Petrified, I tried to swim and take notice of what was happening around me. A most fantastic sight! In an event dubbed as the “Summer Messabout,” the Philippine Home Boatbuilders Yacht Club (PHBYC) paraded a flotilla of homemade sailboats and motorboats – of different sizes, lengths (from 8 to 22 feet), and personalities.The tarpaulin sails danced with the breeze and saturated the vaporous backdrop with colours. Taal Volcano was a beauty to behold, too: a faraway mound full of textures, imaginings and mysteries.
PHBYC members were building a canoe on site –at Commodore Peter Capotosto’s Taal Lake Yacht Club– to show visitors how easy and practical the process was. Armed with pre-cut panels, epoxy, hammers, screwdrivers, power drills, a paint brush, and basic carpentry skills, the group built the 15-foot Moth in a span of merely six hours. (It was one-legged multimedia artist Cherrie Pinpin’s first canoe, but everyone took turns paddling the new boat around Taal Lake.)

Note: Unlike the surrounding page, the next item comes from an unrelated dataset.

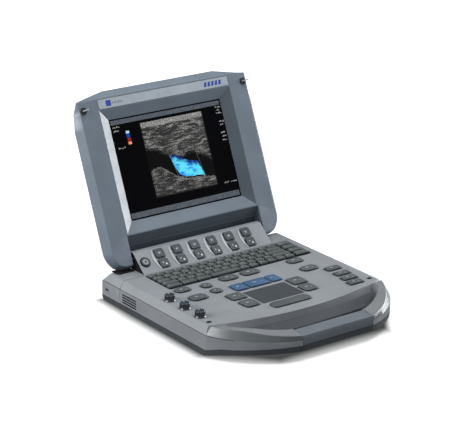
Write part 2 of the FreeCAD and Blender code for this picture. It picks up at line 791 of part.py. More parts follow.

Then – the back of my head resting on the pillows of water – I gazed at the vast, cloudless sky. Suddenly a single bird flew across the view. It prompted me to muse upon what Kenneth Grahame once wrote: “Believe me my young friend, there is nothing – absolutely nothing half so much worth doing as messing about in boats.” It was to be the epitaph for the death of my fears.
I was first to climb back on deck; Rolly followed suit. We enjoyed a wine-less conversation about his life in sailing and his prologue to that. He was from the Northern province of Tuguegarao as I was; attended Ateneo de Manila as I did; studied English literature in college as I regretted not doing; photographed professionally for seven years (and ran a theatre company) as I could only have dreamed of.
“But you’re still young anyway,” I almost wanted him to say. Instead he smiled silently, allowing me to arrive autonomously at this conclusion. The rest of the sailors continued to mess about, and the winds scattered gently all throughout.
“Ahoy! Ahoy!” we afterwards kept yelling at those who happened to sail nearby. Roy Espiritu and Louie and Cheryl and Mario Garcia and Cherrie and Felix and Ben and Kuton – I don’t want to miss any names here – all waved at us as if we were friends either long-lost or newly-professed. But did it matter? Was I not feeling the oats best described as bohemian? For as the sun began to set and the blue sky faded into orange, I seemed to have settled in a kind of camaraderie where I felt no storm could come. And I heard the delicate waves of the lake echo exactly where we were.
Home.

*** The PHBYC was formed in 2006. The boat building craft compelled the founders and members to create a web-based forum at www.pinoyboats.org, which has become PHBYC’s central point of contact. Being the country’s first virtual yacht club, the group has quickly dispelled some of the myths about boating – that it is only for the rich (building can cost just as much as a regular mobile phone!), that sailing is a difficult skill to learn (members attest that it’s way easier than riding a bike), and that water sports are dangerous (“It’s very safe,” said Rolly. “You’ve simply got to respect the water.”).